I met you both at vBSDCon. Hope you're doing well.

I want to tell you of the tale of why my attempts to run FreeBSD in multiple environments were all dismissed. In short, a major reason FreeBSD's is under-used is because it fails to provide a clean user experience that conceals the machinery of its awesome capabilities.

I am with a team that got access to a fairly large playground environment: A powerful Dell server, with 1 terabyte of ram, a few terabytes of disk, and more CPU cores than US states. The entire purpose of this device is to experiment with various VMs, learn new technologies, databases, general testing, etc. Its definitely over-kill and we have a lot of latitude on what we can do with it.

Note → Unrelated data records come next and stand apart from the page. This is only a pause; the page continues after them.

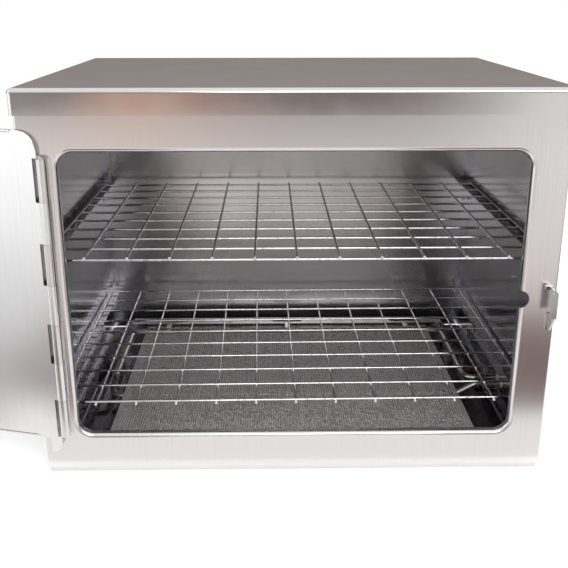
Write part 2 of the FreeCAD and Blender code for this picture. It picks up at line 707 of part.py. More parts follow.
TONGUE_BACK = DOOR_FRONT - size("tongue_gap")
TONGUE_FRONT = TONGUE_BACK - size("tongue_sheet")
HANDLE_FRONT = TONGUE_FRONT - size("handle_out")
SHAFT_START = ("opening_width / 2",
               "-body_depth / 2 - door_gap - door_depth - tongue_gap - tongue_sheet"
               " - handle_out + 4", "base_drop + latch_height")
SHAFT_LENGTH = "door_gap + door_depth + tongue_gap + tongue_sheet + handle_out"


def latch_bushing():
    """Flanged bush through both door sheets."""
    x, z = SHAFT_START[0], SHAFT_START[2]
    front = "-body_depth / 2 - door_gap - door_depth"
    sleeve = rod("BushingSleeve", (x, front, z), "bushing_radius", "door_depth - 0.1", Y)
    flange = rod("BushingFlange", (x, f"{front} - bushing_flange", z), "bushing_radius + 4",
                 "bushing_flange", Y)
    bore = rod("BushingBore", (x, f"{front} - 5", z), "shaft_radius + shaft_clear",
               "door_depth + 10", Y)
    return less("LatchBushing", joined("BushingBody", [sleeve, flange]), bore)


def latch_shaft():
    return together("LatchShaft", [rod("ShaftBar", SHAFT_START, "shaft_radius", SHAFT_LENGTH, Y)])


def shaft_body():
    return bar(size("shaft_radius"), LATCH + Y * (HANDLE_FRONT + 4), LATCH + Y * (FACE + 4.0))


def latch_tongue():
    """Flat tongue, drawn hanging down in its released place."""
    reach, half = size("tongue_reach"), size("tongue_half")
    plate = slab((LATCH.x - half, TONGUE_FRONT, LATCH.z - reach + half),
                 (LATCH.x + half, TONGUE_BACK, LATCH.z))
    nose = LATCH - Z * (reach - half)
    tip = bar(half, nose + Y * TONGUE_FRONT, nose + Y * TONGUE_BACK)
    hub = bar(size("hub_radius") - 1, LATCH + Y * TONGUE_FRONT, LATCH + Y * TONGUE_BACK)
    return one_solid(plate, tip, hub).cut(shaft_body())


def latch_handle():
    """Lever on a round boss, pointing at the hinge while the latch is released."""
    radius, reach = size("hub_radius"), size("lever_reach")
    boss = bar(radius, LATCH + Y * HANDLE_FRONT, LATCH + Y * TONGUE_FRONT)
    front_ring = [edge for edge in boss.Edges
                  if edge.CenterOfMass.y < HANDLE_FRONT + 0.1 and len(edge.Vertexes) == 1]
    boss = boss.makeFillet(2.0, front_ring)
    lever = rounded((LATCH.x - reach, HANDLE_FRONT, LATCH.z - 6.5),
                    (LATCH.x, HANDLE_FRONT + 9, LATCH.z + 6.5), 4.0, X)
    grip_end = [edge for edge in lever.Edges if edge.CenterOfMass.x < LATCH.x - reach + 0.1]
    lever = lever.makeFillet(2.2, grip_end)
    return one_solid(boss, lever).cut(shaft_body())


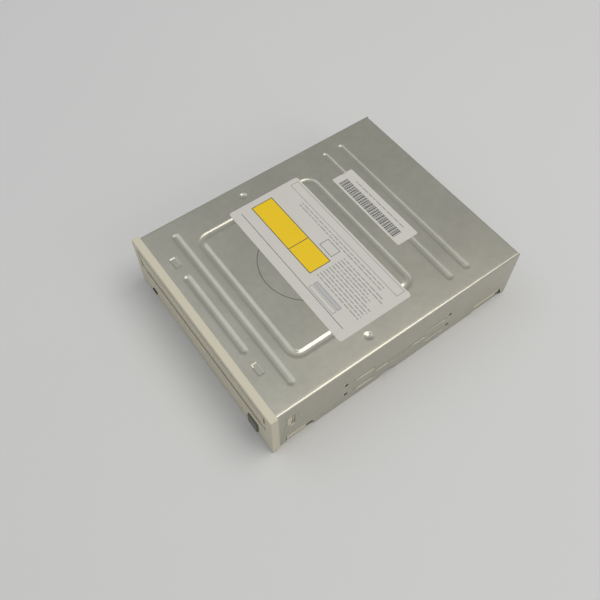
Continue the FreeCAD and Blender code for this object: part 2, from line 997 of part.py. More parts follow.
def bottom_cover():
    body = new_body("BottomPlate")
    plate_y = (case_front + s.fit_gap, case_rear)
    pad(body, "XY", (0, s.sheet_gauge), oblong(both(plate_half), plate_y))
    pad(body, "XZ", (case_rear - s.sheet_gauge, case_rear), oblong(both(plate_half), (0, s.upstand_height)))
    seat_z = (0, seat_height + s.sheet_gauge)
    pad(body, "XY", seat_z, *[flats(x, y, dish_radius) for x, y in screw_places])
    collar_z = (0, s.sheet_gauge + s.collar_length)
    pad(body, "XY", collar_z, *[flats(x, y, s.collar_radius) for x, y in floor_mounts])
    pocket(body, "XY", (0, seat_height), *[flats(x, y, dish_radius - s.sheet_gauge) for x, y in screw_places])
    pocket(body, "XY", seat_z, *[flats(x, y, screw_bore) for x, y in screw_places])
    pocket(body, "XY", collar_z, *[circle(x, y, s.mount_hole_radius) for x, y in floor_mounts])
    gap = s.fit_gap
    pocket(body, "XZ", (case_rear - 2 * s.sheet_gauge, case_rear), *[
        oblong(around(x, width / 2 + gap), (board_top - gap, board_top + height + gap))
        for x, width, height in sockets
    ])
    beads = [
        oblong(both(s.underside_rib_half_length),
               around(back(s.underside_rib_front + s.underside_rib_pitch * step), s.rib_width / 2))
        for step in range(3)
    ]
    pocket(body, "XY", (0, s.sheet_gauge / 2), *beads)
    return body


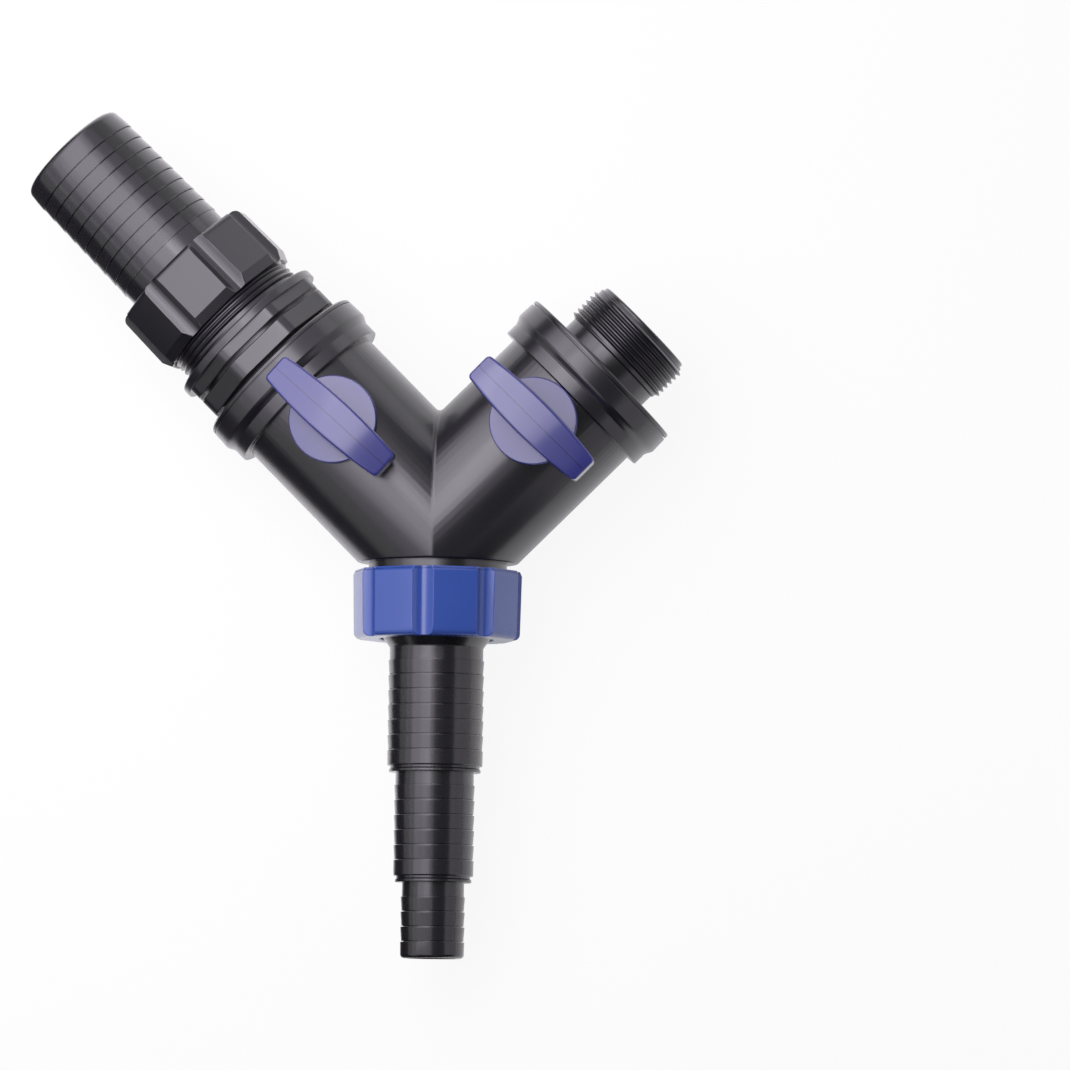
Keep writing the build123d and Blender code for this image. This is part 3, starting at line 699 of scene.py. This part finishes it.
def collar():
    """Stepped collar at the end of an arm."""
    return turned(rounded([
        (MOUTH_R, COLLAR_END), (MOUTH_R, MOUTH_AT), (CHAMBER_R, MOUTH_AT), (CHAMBER_R, FLANGE_AT - 0.7),
        (TUBE_R - 0.04, FLANGE_AT - 0.7), (TUBE_R - 0.04, FLANGE_AT, 0.25),
        (FLANGE_R, FLANGE_AT, 0.5), (FLANGE_R, SWELL_AT, 0.3), (FLANGE_R + 0.4, SWELL_AT + 0.95, 0.9),
        (RING_R - 0.35, RING_AT - 0.9, 0.9), (RING_R, RING_AT, 0.4), (RING_END_R, COLLAR_END, 0.35)]))


def lower_end():
    """Neck and G 2 thread below the foot."""
    root = THREAD_2_R - THREAD_DEPTH
    return turned(rounded([
        (STEM_BORE_R, BASE_AT - 1.2), (NECK_2_R - 0.05, BASE_AT - 1.2), (NECK_2_R, BASE_AT, 0.3),
        (NECK_2_R, NECK_2_END, 0.25), (root, NECK_2_END + 0.6, 0.2), (root, BASE_END - 0.8, 0.3),
        (root - 0.7, BASE_END, 0.2), (STEM_BORE_R, BASE_END, 0.4)]))


def y_body():
    arm_l, arm_r, stem = along((-1, 1, 0)), along((1, 1, 0)), along((0, -1, 0))
    ridge = thread_ridge(THREAD_2_R, NECK_2_END + 0.3, BASE_END - 0.2)
    shapes = [moulded_arms(), moved(collar(), arm_l), moved(collar(), arm_r), crotch_fillet(),
              moved(lower_end(), stem), moved(ridge, stem)]
    return piece("y_body_moulded", shapes, DRAWING, SATIN_BLACK, "body", ("y_body",))


y_body()
outlet()
adapter()
union_nut("left_union_nut", ADAPTER_END, TAIL_50_R + HOLE_GAP, 18.3, 4.0, 1.9,
          LEFT, SATIN_BLACK, "left_nut")
union_nut("base_union_nut", BASE_END, CONE_R + 2 * HOLE_GAP, 5.6, 1.8, 0.9,
          STEM, NUT_BLUE, "base_nut")
hose_tail_50()
stepped_tail()

for side in ("left", "right"):
    piece(f"{side}_handle_moulded", [softened(f"{side}_handle")], DRAWING, handle_blue(side),
          f"{side}_valve", (f"{side}_handle",))

CAD_FINISHES = {
    "left_outlet": SATIN_BLACK, "left_spindle": SATIN_BLACK, "right_spindle": SATIN_BLACK,
    "left_ball": BALL_BLACK, "right_ball": BALL_BLACK,
    "left_inner_seat": SEAT_WHITE, "left_outer_seat": SEAT_WHITE,
    "right_inner_seat": SEAT_WHITE, "right_outer_seat": SEAT_WHITE,
}
for name, node in frame["nodes"].items():
    if not node.hide_render:
        for place in node.material_slots:
            place.material = CAD_FINISHES.get(name, RUBBER_BLACK)


# studio

LAMP_TINT = (1.03, 0.975, 1.09)
# ways of the drawing frame in which the paper carries painted shade, seen only in reflections
PAINTED_SHADE_LEFT_WAY, PAINTED_SHADE_LOWER_RIGHT_WAY = (-0.8896, -0.4567, 0), (0.7071, -0.7071, 0)


def paper():
    """Pale matt paper, white to the camera and in reflections, that still takes the shadow, with painted
    shade in reflections to the left and lower right.
    """
    made, g = finish_graph("pale_paper_with_painted_shade")
    ray = g.node("ShaderNodeLightPath")
    seen, glossy, through = [Wire(g, ray.socket.node.outputs[kind]) for kind in (
        "Is Camera Ray", "Is Glossy Ray", "Is Transmission Ray")]
    at = g.node("ShaderNodeTexCoord", out=3)
    fibre = g.node("ShaderNodeTexNoise", {"normalize": True}, {"Vector": at, "Scale": 6.0, "Detail": 2.0})
    shade = g.mix(fibre, (0.92, 0.92, 0.92, 1), (0.94, 0.94, 0.94, 1))
    matt = g.node("ShaderNodeBsdfDiffuse", inputs={"Color": shade})
    white = g.node("ShaderNodeEmission", inputs={"Color": (1, 1, 1, 1), "Strength": 1.0})
    lit = seen * 0.91 + (glossy + through) * 0.45
    both = g.node("ShaderNodeMixShader", inputs={0: lit, 1: matt, 2: white})
    # painted shade: in glossy reflections, the paper from about 0.1 to 1 m to the left and beyond about
    # 0.35 m to the lower right turns dark grey
    left = beyond(g, at, PAINTED_SHADE_LEFT_WAY, 82, 108) - beyond(g, at, PAINTED_SHADE_LEFT_WAY, 900, 1300)
    rim = left.math("MAXIMUM", left, beyond(g, at, PAINTED_SHADE_LOWER_RIGHT_WAY, 320, 380))
    painted_shade = g.node("ShaderNodeBsdfDiffuse", inputs={"Color": (0.04, 0.04, 0.04, 1)})
    table = g.node("ShaderNodeMixShader", inputs={0: glossy * rim, 1: both, 2: painted_shade})
    g.node("ShaderNodeOutputMaterial", inputs={"Surface": table})
    return made


def beyond(g, at, way, low, high):
    """0 nearer than low, 1 farther than high, in millimetres along a way of the drawing frame."""
    turn = DRAWING.to_3x3().normalized()
    ahead = turn @ Vector(way)
    out = g.along(at, tuple(ahead)) - ahead.dot(DRAWING.to_translation())
    return out.within(low / 1000, high / 1000)


def sweep():
    """Floor that turns up into a low wall all round."""
    flat, bend, high, sides = 2.2, 0.3, 1.15, 48
    path = [(0.0, 0.0), (flat, 0.0)]
    path += [(flat + bend * sin(k * pi / 12), bend - bend * cos(k * pi / 12)) for k in range(1, 7)]
    path.append((flat + bend, high))
    points, faces = turned(path, closed=False, steps=sides)
    bm = bmesh.new()
    corners = [bm.verts.new(p) for p in points]
    for face in faces:
        bm.faces.new([corners[k] for k in face])
    bmesh.ops.remove_doubles(bm, verts=bm.verts, dist=1e-6)
    bmesh.ops.dissolve_degenerate(bm, edges=bm.edges, dist=1e-7)
    mesh = bpy.data.meshes.new("sweep")
    bm.to_mesh(mesh)
    bm.free()
    mesh.shade_smooth()
    mesh.materials.append(paper())
    made = bpy.data.objects.new("sweep", mesh)
    bpy.context.scene.collection.objects.link(made)


def softbox(name, centre, facing, long_side, size, radiance):
    """Even lamp of a width and length in millimetres, placed in the drawing frame."""
    lamp = bpy.data.lights.new(name, "AREA")
    lamp.shape, lamp.size, lamp.size_y = "RECTANGLE", size[0] / 1000, size[1] / 1000
    lamp.energy = radiance * pi * lamp.size * lamp.size_y
    lamp.color = LAMP_TINT
    back, up = -Vector(facing).normalized(), Vector(long_side).normalized()
    turn = DRAWING.to_3x3().normalized() @ Matrix((up.cross(back), up, back)).transposed()
    made = bpy.data.objects.new(name, lamp)
    made.matrix_world = Matrix.Translation(DRAWING @ Vector(centre)) @ turn.to_4x4()
    made.visible_camera = False
    bpy.context.scene.collection.objects.link(made)


def overhead(number, x, y, height, turn, width, length, radiance):
    """Flat lamp over the table, turned in its plane. Several overlap, each a little higher."""
    away = (sin(turn), cos(turn), 0)
    softbox(f"overhead_{number}", (x, y, height), (0, 0, -1), away, (width, length), radiance)


def surroundings():
    world = bpy.data.worlds.new("studio")
    bpy.context.scene.world = world
    world.use_nodes = True
    world.node_tree.nodes.clear()
    g = Graph(world.node_tree)
    glow = g.node("ShaderNodeBackground", inputs={"Color": (1, 1, 1, 1), "Strength": 0.12})
    g.node("ShaderNodeOutputWorld", inputs={"Surface": glow})


sweep()
surroundings()
overhead(1, -150, 200, 366, -0.392, 358, 694, 0.46)
overhead(2, 4, 410, 374, 0.499, 411, 992, 0.65)
overhead(3, -355, 385, 382, -0.125, 484, 1136, 1.01)
overhead(4, -570, 460, 390, -0.072, 1080, 1800, 0.67)
overhead(5, -26, 126, 398, 1.125, 261, 145, 2.25)
softbox("right_panel", (300, 276, 120), (-1, 0, 0), (0, 0, 1), (1029, 270), 0.6)


# camera, at the photograph's viewing angle

def camera():
    at = DRAWING @ Vector((241.2, -247.2, 3102.1))
    up = Vector((-0.0091, 0.9968, 0.0792))
    right = Vector((0.9978, 0.0141, -0.0640))
    turn = DRAWING.to_3x3().normalized()
    up, right = (turn @ up).normalized(), (turn @ right).normalized()
    back = right.cross(up)
    lens = bpy.data.cameras.new("camera")
    lens.sensor_width, lens.lens = 36.0, 36.0 * 7800 / 1070
    lens.clip_start, lens.clip_end = 0.05, 20.0
    made = bpy.data.objects.new("camera", lens)
    made.matrix_world = Matrix.Translation(at) @ Matrix((right, up, back)).transposed().to_4x4()
    bpy.context.scene.collection.objects.link(made)
    bpy.context.scene.camera = made


camera()
bpy.context.scene.view_settings.view_transform = "Standard"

First things first, what Hypervisor should we run on this device? I recommended FreeBSD's bhyve paired with vale, bridges and epairs. We played around with it and it did everything we needed, but it was ultimately rejected for ESXi. Why? Because ESXi's interface was clean, intuitive and easy to use, whereas bhyve et al required a lot of manual commands. We have varying levels of Unix experience and some people are just not comfortable with multiple cryptic commands and prefer a simple web interface.

Second, we needed an environment to run various pre-built docker containers. Note: Not zones, jails or even cgroups! Docker containers. Docker on FreeBSD is still experimental. Moreover, with someone looking over my shoulder, it failed to pull down a container which did not make my case easier. So we went with CoreOS.

We were working on setting up an application that would run on a public-facing host, so security was of the utmost importance and we take defense-in-depth very seriously. But when we learned FreeBSD does not have ASLR, it was immediately dismissed. We would have gone with OpenBSD, but LibreSSL is not FIPS 140-2 compliant, which would eventually become a requirement in production. I proposed HardenedBSD, but it was seen as an obscure fork of FreeBSD, whose future is unknown. I know that's inaccurate, but sometimes perception matters more than reality.

The only implementation FreeBSD saw was as pfSense. Besides that, everything else was CentOS, Ubuntu or Windows Server.

I love FreeBSD but there is an over-emphasis on chasing novel features and seemingly zero effort on user experience. A simple web interface goes a long way. FreeBSD had jails since at least 2000, but failed to produce a clean interface, such as docker. The multitude of hacked shell-script jail(2) front-ends are great, but not sufficient when you need an infrastructure of redundant containers. And while there may be a solution out there, it is one solution among many other standards.  This allowed Linux to come out with cgroups and docker and conquer the market, while FreeBSD's docker implementation using jail(2) is not production ready.

The one place we did implement it, pfSense, was because it was easy to use and powerful. Personally speaking, even I prefer Virtualbox over bhyve or Qemu because I like the interface. FreeBSD has massive untapped potential and frequently has years of lead-time, but fails to create clean user experiences.

I have a lot of other thoughts on things we are not chasing that could increase our market share and bring in new developers. But that should be enough for now. Just a bit of constructive criticism.

Followup:  As silly as this sounds, I initially went with FreeBSD over OpenBSD because I preferred its console font (the box prompt vs the line). Is there a way to change OpenBSD's default terminal font?